▸ **PROBLEM STATEMENT**
Keep only those lines of the records that include the string "from".

▸ **DATASET ENTRIES**

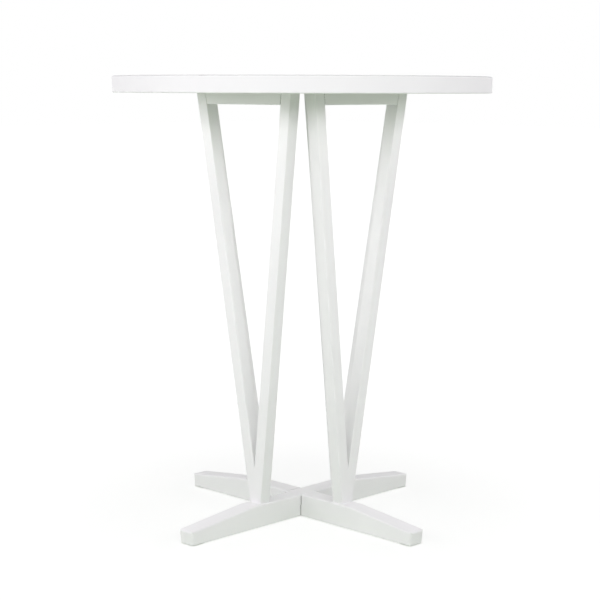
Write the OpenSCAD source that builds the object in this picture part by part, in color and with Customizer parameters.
// Round bar table on a cross foot.
// Four V-shaped leg frames stand on the arms of the foot, lean outwards and carry the tabletop.
// The origin is on the floor at the table's centre. X runs along the upper beam and Z points up.

/* [Tabletop] */
// Height of the tabletop's upper face above the floor
table_h = 1050; // [950:1:1150]
// Diameter of the tabletop
top_d = 882; // [600:1:1000]
// Thickness of the tabletop
top_t = 38; // [30:1:50]
// Rounding of both edges of the tabletop's rim
top_edge_r = 3; // [1:0.5:8]

/* [Cross foot] */
// Length of each beam, tip to tip
beam_l = 742; // [640:1:860]
// Width of each beam
beam_w = 45; // [42:1:60]
// Height of each beam from the middle to just past the leg frames
beam_h = 53; // [46:1:70]
// Height of each beam at its tips
tip_h = 31; // [26:1:40]
// Level stretch of a beam past the outer face of a leg frame, where the taper starts
foot_ledge = 27; // [10:1:50]
// Rounding of the beams' upper edges
beam_edge_r = 4; // [1:0.5:6]
// Rounding of the standing edges at the beams' tips
tip_corner_r = 7; // [2:0.5:10]
// Rounding of the beams' lower edges
beam_under_r = 1.5; // [0.5:0.5:3]
// Gap beside each shoulder of the halving joint
lap_gap = 0.6; // [0.1:0.1:0.9]
// Chamfer on the upright edges of the notches
lap_chamfer = 1.2; // [0.5:0.1:2]

/* [Leg frames] */
// Width of a leg in the plane of its frame
leg_w = 30; // [26:1:36]
// Thickness of the legs and rails, square to the plane of the frame
leg_t = 30; // [26:1:36]
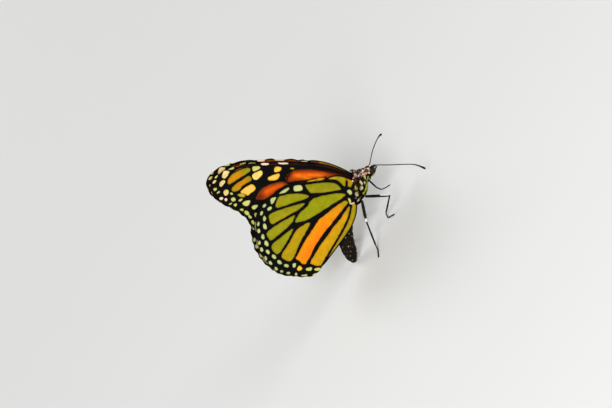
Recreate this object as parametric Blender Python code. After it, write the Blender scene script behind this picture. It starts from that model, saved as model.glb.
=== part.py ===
"""Monarch butterfly, life size, standing with its wings closed and its abdomen curled down.

Sizes are in millimetres and become metres once, when a mesh is made. +X points ahead,
+Y to the butterfly's left and +Z up. Points are given from the floor under the middle of
the thorax, and AHEAD moves them so that the origin lies under the middle of the model.
"""

import math

import bmesh
import bpy
import numpy as np
from mathutils import Vector
from mathutils.geometry import delaunay_2d_cdt

MM = 0.001
GAP = 0.3
AHEAD = 8.9
ASIDE = 0.1
MERGE = 0.01
SHARP_ANGLE = 40

# Body lengths: distance ahead, height, half width, half height
THORAX = (
    (-5.2, 12.1, 1.7, 2.3), (-3.8, 12.5, 2.3, 3.1), (-1.6, 13.1, 3.0, 3.75),
    (1.0, 13.6, 2.9, 3.55), (3.4, 13.85, 2.35, 2.95), (4.9, 13.5, 1.8, 2.3),
)
COLLAR = ((5.2, 13.1, 1.5, 1.9), (5.35, 13.05, 1.7, 2.1), (5.5, 13.0, 1.5, 1.9))
HEAD = (
    (5.8, 12.7, 1.35, 1.95), (6.4, 12.4, 1.4, 2.05), (7.2, 12.3, 1.35, 1.8),
    (7.9, 12.35, 1.1, 1.3), (8.4, 12.5, 0.65, 0.7),
)
ABDOMEN = (
    (-5.5, 12.0, 1.7, 2.2), (-8.0, 11.7, 2.3, 2.6), (-11.0, 10.7, 2.5, 2.7),
    (-14.3, 8.8, 2.5, 2.75), (-17.2, 6.3, 2.45, 2.7), (-19.3, 3.7, 2.1, 2.3),
    (-20.5, 1.6, 1.5, 1.65), (-20.9, 0.0, 0.95, 1.05),
)
ABDOMEN_LENGTHS = ("abdomen_base", "abdomen_middle", "abdomen_rear", "abdomen_tip")
ABDOMEN_STEP = 0.05
SEGMENTS_PER_LENGTH = 2
RINGS_PER_SEGMENT = 4
SEGMENT_DEPTH = 0.06
BODY_POWER = 2.4
BODY_SIDES = 20
BODY_STEPS = 3
CURVE_STEPS = 4
OVAL_RINGS = 10
LOBE_RINGS = 8

EYE_PLACE = (7.0, 1.35, 11.9)
EYE_RADII = (1.2, 0.85, 1.2)
TEGULA_PLACE = (3.5, 1.75, 16.2)
TEGULA_RADII = (0.8, 0.6, 0.85)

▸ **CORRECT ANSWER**
// Height of each beam from the middle to just past the leg frames
Recreate this object as parametric Blender Python code. After it, write the Blender scene script behind this picture. It starts from that model, saved as model.glb.
+Y to the butterfly's left and +Z up. Points are given from the floor under the middle of
from mathutils import Vector
from mathutils.geometry import delaunay_2d_cdt